I hope everyone has read at least one life-changing book, but I think that many times books change us as readers without our even realizing it. For example, this article at Smithsonian.com discusses a study that was published in the Journal of Applied Social Psychology found that those who read Harry Potter, “might develop greater empathy and tolerance toward people with disadvantaged backgrounds.” Based on observation, it seems that my students who are Percy Jackson fans seem to not have any negative stigma regarding ADHD. In the series, it’s a known fact that many demigods have ADHD and dyslexia, since their ability to pay attention to lots of different things helps them in battle, and their brains are hardwired to read Ancient Greek, not modern English. In the hopes that students will show more empathy towards those who are different from them, physically or otherwise, I’ve read “Out of My Mind” to my class for years, and I have many colleagues who read “Wonder” to their classes for the same reason.
I think that it’s equally important that literature featuring protagonists from different cultural backgrounds are read by children of any race or cultural background. Everyone deserves to read about a character with whom they can identify, but they also all benefit from reading about others to broaden their perspective. This is precisely why the books I offer students to choose from for our historical fiction unit featured a wide variety of protagonists: Esperanza Rising features a Mexican girl who emigrates to the US; Bud, Not Buddy features an African-American boy looking for his father; The Watsons Go to Birmingham features an African-American family from Michigan who travel to Alabama in 1963; Number the Stars features a Jewish girl in Denmark and her best friend, a Christian girl whose sister died as part of the Resistance during WWII; In the Year of the Boar and Jackie Robinson features a Chinese girl who emigrates to America in the 1940’s; Sylvia & Aki features two girls based on a true story, Sylvia is Latina and is not allowed to attend the “white” school and Aki is Japanese-American and is sent to an internment camp during WWII.

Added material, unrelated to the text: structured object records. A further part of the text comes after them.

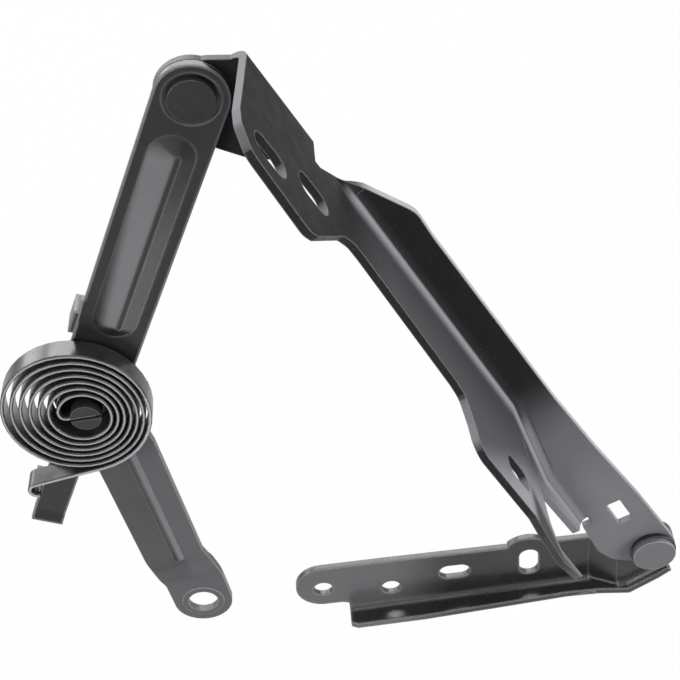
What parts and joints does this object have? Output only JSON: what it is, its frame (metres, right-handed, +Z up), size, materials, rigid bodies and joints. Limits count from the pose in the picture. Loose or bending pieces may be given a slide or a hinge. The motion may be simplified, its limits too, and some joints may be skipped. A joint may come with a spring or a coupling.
{
  "type": "car bonnet hinge",
  "caption": "Black pressed-steel car bonnet hinge: body rail, pivoting bonnet bracket and a folding two-arm check link with a flat spiral spring at its elbow.",
  "frame": {"origin": "middle of the rail's end bolt hole, at the rail's back face, where the rail is bolted to the car body", "axes": "+X along the rail towards the main pivot, +Z up, +Y into the car body, square to the rail's back face; every pivot axis is parallel to Y"},
  "size_m": [0.2759, 0.0741, 0.3105],
  "materials": {
    "rail_black": "satin black dip coat",
    "bracket_black": "satin black dip coat",
    "arm_black": "satin black dip coat",
    "arm_grey": "satin dark grey dip coat",
    "spring_black": "semi-gloss black",
    "pin_grey": "satin dark grey",
    "rivet_black": "satin black",
    "bush_dark": "dark oiled steel"
  },
  "bodies": {
    "rail": {"body_rail": "rail_black", "main_pivot_pin": "pin_grey", "main_middle_washer": "bush_dark"},
    "bracket": {"bonnet_bracket": "bracket_black", "main_pivot_bush": "bush_dark", "main_front_washer": "bush_dark", "link_rivet": "rivet_black", "link_washer": "bush_dark"},
    "upper_arm": {"upper_arm": "arm_black", "link_bush": "bush_dark", "elbow_bush": "bush_dark"},
    "lower_arm": {"lower_arm": "arm_grey", "elbow_pin": "rivet_black", "elbow_washer": "bush_dark", "spring_spacer": "bush_dark", "spiral_spring": "spring_black"}
  },
  "joints": [
    {"name": "main_pivot", "type": "hinge", "parent": "rail", "child": "bracket", "pos_m": [0.15, 0, 0.016], "axis": [0, -1, 0], "range_deg": [0, 54]},
    {"name": "link_pivot", "type": "hinge", "parent": "bracket", "child": "upper_arm", "pos_m": [-0.01517, 0, 0.27374], "axis": [0, 1, 0], "range_deg": [0, 25]},
    {"name": "elbow_pivot", "type": "hinge", "parent": "upper_arm", "child": "lower_arm", "pos_m": [-0.07764, 0, 0.14622], "axis": [0, -1, 0], "range_deg": [0, 78], "stiffness_Nm_per_rad": 0.7, "deforming": ["spiral_spring"]}
  ]
}
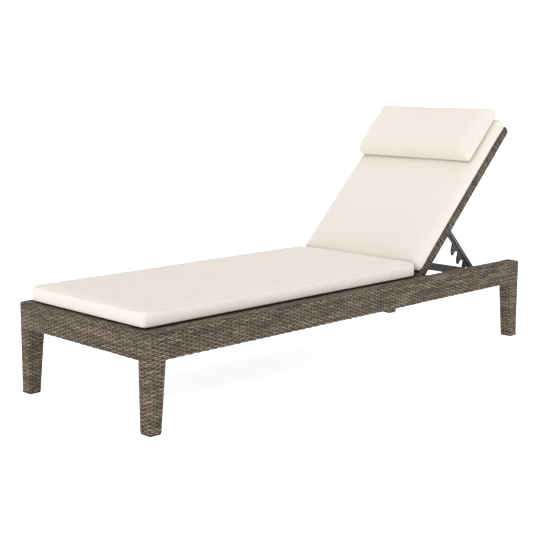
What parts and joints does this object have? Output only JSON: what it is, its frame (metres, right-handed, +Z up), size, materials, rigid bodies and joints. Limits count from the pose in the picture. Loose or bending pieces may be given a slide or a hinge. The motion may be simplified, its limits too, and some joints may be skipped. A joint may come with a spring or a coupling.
{
  "type": "reclining sun lounger",
  "caption": "Wicker-wrapped sun lounger with loose seat and back cushions, a head pillow, and a back hinged on the bed and propped by two hooked stays over a cross bar",
  "frame": {"origin": "centre of the bed at floor level, under the middle of its 2000 mm length and 706 mm width", "axes": "+X runs from the foot end to the head end, +Y to the lounger's right side seen from the head looking to the foot, +Z up"},
  "size_m": [2, 0.706, 0.9708],
  "materials": {
    "wicker": "flat woven resin wicker strands, grey-brown, satin",
    "cushion_fabric": "cream woven outdoor canvas",
    "grip_fabric": "hook and loop tape, cream",
    "glide_plastic": "black moulded plastic",
    "pad_rubber": "black rubber",
    "edge_strip": "dark brown flat edging",
    "bush_plastic": "natural nylon",
    "steel": "plated steel",
    "dark_metal": "black powder coat, satin",
    "stay_metal": "dark grey powder coat, satin",
    "frame_tube": "powder-coated aluminium tube, grey-brown"
  },
  "bodies": {
    "bed_frame": {"foot_rail_tube": "frame_tube", "foot_rail_weave": "wicker", "frame_bolts": "steel", "hinge_pin_left": "steel", "hinge_pin_right": "steel", "hinge_plate_left": "dark_metal", "hinge_plate_right": "dark_metal", "hook_bar": "dark_metal", "hook_bar_bracket_left": "dark_metal", "hook_bar_bracket_right": "dark_metal", "leg_bolts": "steel", "leg_glide_foot_left": "glide_plastic", "leg_glide_foot_right": "glide_plastic", "leg_glide_head_left": "glide_plastic", "leg_glide_head_right": "glide_plastic", "leg_tube_foot_left": "frame_tube", "leg_tube_foot_right": "frame_tube", "leg_tube_head_left": "frame_tube", "leg_tube_head_right": "frame_tube", "leg_weave_foot_left": "wicker", "leg_weave_foot_right": "wicker", "leg_weave_head_left": "wicker", "leg_weave_head_right": "wicker", "rest_pads": "pad_rubber", "seat_battens": "edge_strip", "seat_cross_tubes": "frame_tube", "seat_cushion": "cushion_fabric", "seat_deck_weave": "wicker", "side_rail_tube_left": "frame_tube", "side_rail_tube_right": "frame_tube", "side_rail_weave_left": "wicker", "side_rail_weave_right": "wicker"},
    "back": {"back_cushion": "cushion_fabric", "back_edge_strips": "edge_strip", "back_lower_tube": "frame_tube", "back_panel_weave": "wicker", "back_side_tube_left": "frame_tube", "back_side_tube_right": "frame_tube", "back_side_weave_left": "wicker", "back_side_weave_right": "wicker", "back_stay_tube": "frame_tube", "back_top_tube": "frame_tube", "back_top_weave": "wicker", "back_upper_tube": "frame_tube", "head_pillow": "cushion_fabric", "hinge_bush_left": "bush_plastic", "hinge_bush_right": "bush_plastic", "pillow_grip_strip": "grip_fabric", "stay_bracket_left": "dark_metal", "stay_bracket_right": "dark_metal", "stay_pivot_rod": "steel"},
    "stays": {"stay_bush_left": "bush_plastic", "stay_bush_right": "bush_plastic", "stay_rack_left": "dark_metal", "stay_rack_right": "dark_metal", "stay_tie_rod": "steel", "stay_tube_left": "stay_metal", "stay_tube_right": "stay_metal"}
  },
  "joints": [
    {"name": "back_recline", "type": "hinge", "parent": "bed_frame", "child": "back", "pos_m": [0.407, 0, 0.3155], "axis": [0, 1, 0], "range_deg": [0, 45]},
    {"name": "stay_fold", "type": "hinge", "parent": "back", "child": "stays", "pos_m": [0.60464, 0, 0.51314], "axis": [0, 1, 0], "range_deg": [-90, 0]}
  ],
  "couplings": [
    {"joint": "stay_fold", "follows": "back_recline", "ratio": -2}
  ]
}
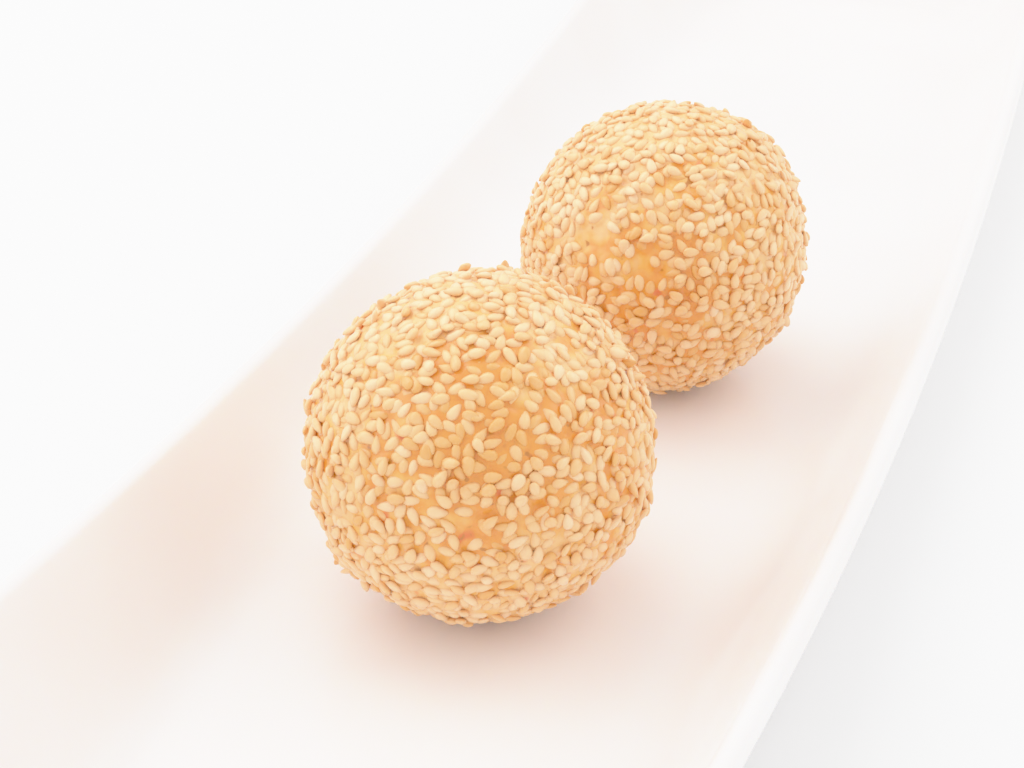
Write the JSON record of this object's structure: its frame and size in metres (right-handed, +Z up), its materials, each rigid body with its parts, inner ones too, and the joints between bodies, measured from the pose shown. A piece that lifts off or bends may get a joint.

What books do you use to enhance your curriculum, teach your students life lessons, or give them a different perspective of the world?
If you read so much as the title of my blog, you probably know I’m an educator, but I’m also a parent to 3 boys (all age 9 and under). Not long before the school year ended for my sons, we sat down and made some goals for the summer, because when you have a lot of time on your hands, it is sadly really easy to let it all slip away. Before we realize what has happened, it will be late July and we will have accomplished nothing more scintillating than watching a whole lot of Netflix if we don’t form some semblance of a plan.
They chose their own goals, but I gave them some suggestions. Some goals are things like working on belt loops for Cub Scouts, going to the local science museum and zoo, swimming, and reading a book now and again.
One of the things I know they need to work on is their fine motor skills and handwriting. While some kids may get really excited about practicing forming row after row of individual letters and contrived words, mine simply don’t. I knew that printing handwriting pages off the internet would only end in tears (more than likely mine). Instead, we have implemented Family Art Time. Each night one of us chooses a YouTube video that features “how to” step by step instructions for drawing a fairly simple picture, and all of us attempt to draw it…even the grown-ups. For now, we’ve been choosing from kidsarthub’s channel, but their last video was uploaded 2 years ago, so I know we’ll need to find another at some point. We each have our own little blank notebook to use as a sketchbook, and I hope that they realize at the end of the summer how much their drawing improves over time. We might even revisit some of our early videos in August to see how much better we are at drawing something familiar after so much practice.
We’re still very early in the summer, but so far the results are good. The boys are excited about family art time, they work to control their pencils carefully to create what the video shows, all of us are improving our drawing skills, and we’re spending time together as a family.
One of the things I love about Family Art Time is that it has given us a natural situation to nurture a growth mindset in our boys. They see Mom and Dad erasing when we make mistakes. We have already had one kid remark in frustration that he just isn’t very good at drawing the picture du jour, which led us into a conversation about how practicing is the best way to get better at things.